Microsoftが米国外のサーバーに保存したユーザーデータに対する米国の捜査令状の有効性が争われている裁判で、米司法省はGoogleが令状に従う姿勢を見せていると連邦最高裁への提出文書で主張している(司法省の提出文書: PDFArs Technicaの記事The Registerの記事)。

この裁判では企業が米国外のサーバーに保存したユーザーのデータに対し、Stored Communication Act(SCA)に基づく米国の捜査令状で企業に開示を要求できるかどうかが争点となっている。

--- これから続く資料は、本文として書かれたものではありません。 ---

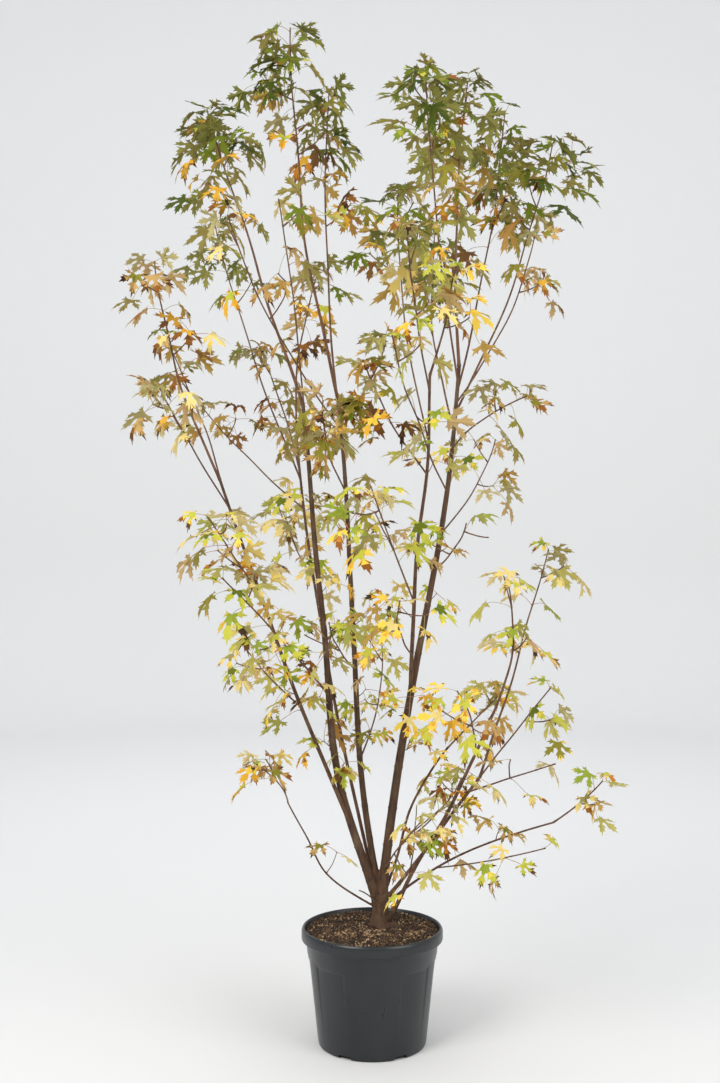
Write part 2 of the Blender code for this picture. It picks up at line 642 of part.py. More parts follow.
class Crown:
    """Grows the shoots one after another and keeps each in its own space."""

    def __init__(self, limbs):
        self.limbs = limbs
        self.sides = {stem.name: stem.sides for stem in STEMS}
        self.axes = {shoot.name: axis_of(shoot, limbs) for shoot in SHOOTS}
        self.samples = {
            name: [axis.point(0.2 + 0.8 * step / 12) for step in range(13)] for name, axis in self.axes.items()
        }
        self.wood = []
        for name, limb in limbs.items():
            self.wood.append((name, self._grown(limb, 8)))
        for name, axis in self.axes.items():
            self.wood.append((name, self._grown(axis, 4)))
        self.set_pieces = []
        self.dropped = 0

    @staticmethod
    def _grown(limb, sides):
        skin = tube(limb, 0.0, 1.0, sides, 0.0016)
        tree = tree_of(skin)
        skin.free()
        return tree

    def own_space(self, shoot, place):
        """Whether a place lies in this shoot's space: near its stem, and nearer than to another."""
        near = min((place - sample).length for sample in self.samples[shoot.name])
        if near > shoot.spread + 0.05:
            return False
        for name, samples in self.samples.items():
            if name != shoot.name and min((place - sample).length for sample in samples) < near - 0.03:
                return False
        return True

    def clear(self, tree, box, own, hosts):
        """Whether a piece touches no limb and no piece set before it."""
        for name, wood in self.wood:
            if name not in hosts and tree.overlap(wood):
                return False
        for key, other_box, other in self.set_pieces:
            if key in own:
                continue
            if any(box[0][axis] > other_box[1][axis] or box[1][axis] < other_box[0][axis] for axis in range(3)):
                continue
            if tree.overlap(other):
                return False
        return True

    @staticmethod
    def _box(skin):
        corners = [corner.co for corner in skin.verts]
        return (
            [min(corner[axis] for corner in corners) - 0.001 for axis in range(3)],
            [max(corner[axis] for corner in corners) + 0.001 for axis in range(3)],
        )

    def grow(self, shoot, finish):
        """One mass of foliage as a single closed solid."""
        axis = self.axes[shoot.name]
        parent = self.limbs[shoot.limb]
        sides = 5 if shoot.girth > 0.008 else 3
        pieces = []
        twigs, buds, on_twigs = twigs_and_buds(shoot, axis)
        kept_twigs = []
        for index, (share, side, length) in enumerate(twigs):
            for attempt in range(6):
                name = f"{shoot.name}_twig_{index}"
                twig = twig_axis(axis, name, share, side + 1.1 * attempt, length)
                skin = tube(twig, 0.0, 1.0, 3)
                free = tube(twig, 0.12, 1.0, 3, 0.001)
                tree, box = tree_of(free), self._box(free)
                free.free()
                if self.own_space(shoot, twig.tip) and self.clear(tree, box, (), (shoot.name,)):
                    pieces.append(object_of(name, skin))
                    self.set_pieces.append((name, box, tree))
                    kept_twigs.append(twig)
                    break
                skin.free()
        rule = seeded("leaves", shoot.name)
        for index in range(on_twigs):
            if not kept_twigs:
                break
            twig = kept_twigs[index % len(kept_twigs)]
            rank = index // len(kept_twigs)
            share = (0.97, 0.92, 0.62, 0.56, 0.32)[min(rank, 4)]
            side = rule.uniform(-0.4, 0.4) + (0.0, math.pi, math.pi / 2, -math.pi / 2, 0.9)[min(rank, 4)]
            buds.append(Bud(twig, share, side, rule.uniform(0.82, 1.08), rule.uniform(0.3, 1.0)))
        for index, bud in enumerate(buds):
            if index % FINE_EVERY == FINE_EVERY - 1:
                continue
            for attempt in range(TRIES):
                leaf = leaf_at(bud, shoot.blade, attempt, f"{shoot.name}_leaf_{index}")
                if not self.own_space(shoot, leaf.corner(0.6, 0.0)):
                    continue
                skin = leaf.skin()
                if skin is None:
                    continue
                tree, box = tree_of(skin), self._box(skin)
                if self.clear(tree, box, (bud.host.name,), (shoot.name,)):
                    name = f"{shoot.name}_leaf_{index}"
                    pieces.append(object_of(name, skin))
                    self.set_pieces.append((name, box, tree))
                    break
                skin.free()
            else:
                self.dropped += 1
        mass = object_of(shoot.name, tube(axis, 0.0, 1.0, sides), finish)
        cut(mass, object_of("clearance", tube(parent, 0.0, 1.0, self.sides[shoot.limb], CLEAR)))
        keep_largest(mass)
        fuse(mass, pieces)
        scraps = keep_largest(mass)
        if scraps:
            print(f"{shoot.name}: {scraps} loose scraps dropped")
        return mass


def build_trunk(limbs, bark):
    """The stool with the collars of the stems that rise from it."""
    trunk = object_of("trunk", stool_skin(), bark)
    collars = []
    for stem in STEMS:
        if stem.parent == "stool":
            limb = limbs[stem.name]
            share = stem.collar / limb.length()
            collars.append(object_of(f"{stem.name}_collar", tube(limb, 0.0, share, stem.sides)))
    fuse(trunk, collars)
    keep_largest(trunk)
    return trunk


def build_stems(limbs, bark):
    """Each stem as one tapering limb, clear of the stool or of the stem it leaves."""
    for stem in STEMS:
        limb = limbs[stem.name]
        first = (stem.collar + CLEAR) / limb.length() if stem.parent == "stool" else 0.0
        made = object_of(f"{stem.name}_stem", tube(limb, first, 1.0, stem.sides), bark)
        if stem.parent != "stool":
            parent = limbs[stem.parent]
            sides = next(other.sides for other in STEMS if other.name == stem.parent)
            cut(made, object_of("clearance", tube(parent, 0.0, 1.0, sides, CLEAR)))
            keep_largest(made)


def clear_scene():
    """Removes what a new file holds."""
    for thing in list(bpy.data.objects):
        bpy.data.objects.remove(thing)


def main():
    """Builds the pot, the soil, the trunk, the stems and the shoots."""
    clear_scene()
    bark = material("bark", BARK, ROUGH_BARK)
    build_pot()
    build_soil()
    limbs = limbs_of_stems()
    build_trunk(limbs, bark)
    build_stems(limbs, bark)
    foliage = {tone: material(f"leaves_{tone.name.lower()}", tone.value, 0.65) for tone in Tone}
    crown = Crown(limbs)
    for shoot in SHOOTS:
        crown.grow(shoot, foliage[shoot.tone])
    print(f"{len(crown.set_pieces)} twigs and leaves set, {crown.dropped} leaves skipped")


main()
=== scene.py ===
"""Looks of a young silver maple with several stems, standing in a round nursery pot.

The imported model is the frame. Stems, shoots, twigs and leaves grow here again by the source's
rule, from the same sizes and seeds, with smooth bark, finer twigs and lobed leaves. The pot and
the soil are modelled anew over their solids.
"""

from __future__ import annotations

import json
import logging
import math
import random
from dataclasses import dataclass, field, replace
from enum import Enum
from typing import Sequence

import bmesh
import bpy
from mathutils import Matrix, Vector, noise
from mathutils.bvhtree import BVHTree

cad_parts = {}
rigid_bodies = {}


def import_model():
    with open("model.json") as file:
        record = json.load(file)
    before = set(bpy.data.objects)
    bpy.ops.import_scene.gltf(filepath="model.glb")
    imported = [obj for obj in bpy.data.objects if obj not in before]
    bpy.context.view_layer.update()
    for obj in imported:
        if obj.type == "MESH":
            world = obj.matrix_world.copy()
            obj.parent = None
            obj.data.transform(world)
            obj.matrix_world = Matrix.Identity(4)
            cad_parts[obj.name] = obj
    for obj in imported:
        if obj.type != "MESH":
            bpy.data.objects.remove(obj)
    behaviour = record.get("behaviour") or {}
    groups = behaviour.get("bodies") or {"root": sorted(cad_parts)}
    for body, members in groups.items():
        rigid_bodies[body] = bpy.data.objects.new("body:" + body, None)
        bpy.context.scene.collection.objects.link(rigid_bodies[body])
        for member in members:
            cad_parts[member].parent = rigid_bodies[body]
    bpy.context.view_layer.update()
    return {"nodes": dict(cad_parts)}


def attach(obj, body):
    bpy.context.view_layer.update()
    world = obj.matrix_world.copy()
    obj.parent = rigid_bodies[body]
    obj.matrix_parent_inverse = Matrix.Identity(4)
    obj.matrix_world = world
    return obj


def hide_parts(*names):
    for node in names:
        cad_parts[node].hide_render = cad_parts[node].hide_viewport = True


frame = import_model()
log = logging.getLogger("silver_maple")

Triple = tuple[float, float, float]
Skin = tuple[int, int, Sequence[int]]
Finish = bpy.types.Material
Rule = random.Random
Socket = bpy.types.NodeSocket
Thing = bpy.types.Object
BODY = "root"
UP = Vector((0.0, 0.0, 1.0))
EVEN: Triple = (1.0, 1.0, 1.0)


def seeded(*words: object) -> Rule:
    """A random generator that depends only on the words given."""
    return Rule("-".join(str(word) for word in words))


def linear(red: int, green: int, blue: int) -> Triple:
    """A colour given in eight-bit display values, made linear."""
    return tuple(((v / 255 + 0.055) / 1.055) ** 2.4 if v > 10 else v / 3295 for v in (red, green, blue))


# ---------------------------------------------------------------- finishes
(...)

ニューヨークの下級判事連邦地裁判事は文書提出命令と同様のものだとして開示義務があるとの判断を示したが、2審の連邦第2巡回区控訴裁判所は米国外のサーバーに保存された電子的通信内容に対し、SCAは捜査令状の発付を認めていないとの判断を示し、この判断を第2巡回区控訴裁判所全法廷でも支持している。

第2巡回区控訴裁判所の判断が出て以来、GoogleやYahooなどの企業は米国外のサーバーに保存したユーザーデータの開示を拒否しているが、第2巡回区以外の巡回区では地裁判事や下級判事が捜査令状無効の訴えを認めないケースが相次ぐ。司法省によれば、Googleは既存ケースで上訴の姿勢を見せる一方、第2巡回区以外で新たに発布された捜査令状には従うことを当局に伝えているという。

これに対しGoogleは第2巡回区控訴裁判所の判断に今後も従うとし、他の巡回区の地裁判事が第2巡回区での判断と異なる判断を示した場合には法の一貫性を保つため上訴するとのこと。また、犯罪の捜査で必要な場合に米国外のデータも開示できるようにする法改正案を支持しているとも述べている。

連邦最高裁の判断が出るか、法律が改正されるまでは同様の係争が続くとみられるが、連邦最高裁は米政府の上告を受理するかどうか回答していないとのことだ。